I give you the lil hope I have..

Dear friend,
This may not be much, since we cant expect God to help us ,when we dont help ourselves. But than I feel, like every failure is a blessing in disguise,and this phase may be alil more  disappointing now, but then I have this thought ,if it was my child  in place of me ,at this moment where I feel distraught, I wouldn’t give up on her, and so, God being my eternal Father, wont give up on me , and that’s enough to keep me going. I’ll be fine. Regardless of where I end up,  I can make my life good ,if I have God with me. Am not gonna let negativity make me feel any lesser,  Even though I failed myself in more ways than one, God wont.

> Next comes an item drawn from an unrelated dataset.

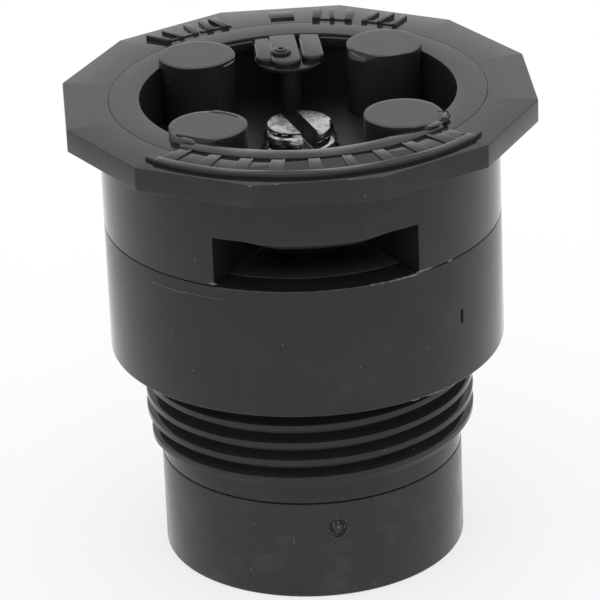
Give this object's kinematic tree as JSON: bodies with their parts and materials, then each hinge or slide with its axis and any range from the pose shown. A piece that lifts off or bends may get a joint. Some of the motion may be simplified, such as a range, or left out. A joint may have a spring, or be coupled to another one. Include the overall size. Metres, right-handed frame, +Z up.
{
  "type": "pop-up sprinkler spray nozzle",
  "caption": "Screw-in spray nozzle for a pop-up sprinkler riser, with a twelve-sided flange, a side spray window, a fine male thread and a slotted flow-adjusting screw.",
  "frame": {"origin": "middle of the inlet collar's bottom face", "axes": "+Z up along the nozzle's axis towards the flange, -Y through the middle of the spray window"},
  "size_m": [0.022, 0.022, 0.0236],
  "materials": {
    "cap_plastic": "satin moulded black acetal",
    "body_plastic": "satin moulded black acetal",
    "collar_plastic": "fine spark-eroded texture",
    "inner_plastic": "moulded grey-black plastic",
    "plug_plastic": "natural acetal",
    "rubber": "matt elastomer",
    "screen_steel": "stainless strainer",
    "screw_steel": "bright turned stainless steel"
  },
  "bodies": {
    "root": {"nozzle_cap": "cap_plastic", "nozzle_base": "body_plastic", "inlet_collar": "collar_plastic", "inlet_screen": "screen_steel", "throttle_seat": "inner_plastic", "orifice_plate": "inner_plastic", "compensating_disc": "rubber", "disc_retainer": "inner_plastic", "screw_seal": "rubber"},
    "throttle": {"throttle_plug": "plug_plastic"},
    "screw": {"adjusting_screw": "screw_steel"}
  },
  "joints": [
    {"name": "flow_travel", "type": "slide", "parent": "root", "child": "throttle", "axis": [0, 0, 1], "range_m": [-0.0024, 0.0012]},
    {"name": "screw_turn", "type": "hinge", "parent": "throttle", "child": "screw", "pos_m": [0, 0, 0.0215], "axis": [0, 0, 1], "range_deg": [-1440, 720]}
  ],
  "couplings": [
    {"joint": "screw_turn", "follows": "flow_travel", "rad_per_m": 10472}
  ]
}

I wont expect a miracle. But I’ll expect courage and peace from above. It’s a storm ahead. But after a few weeks it will be a nightmare of the past. And I hope this is a lesson enough to help me sail better..

I’m in a worse situation than you.. when I should be having a sound job, and helping my family. Being dependent at this age, and still struggling to get my life in order is something that makes me feel like an utter disappointment to many.

I believe am in this tunnel, on my way out.. even you are.. and lets remember at the end of every tunnel -there is light.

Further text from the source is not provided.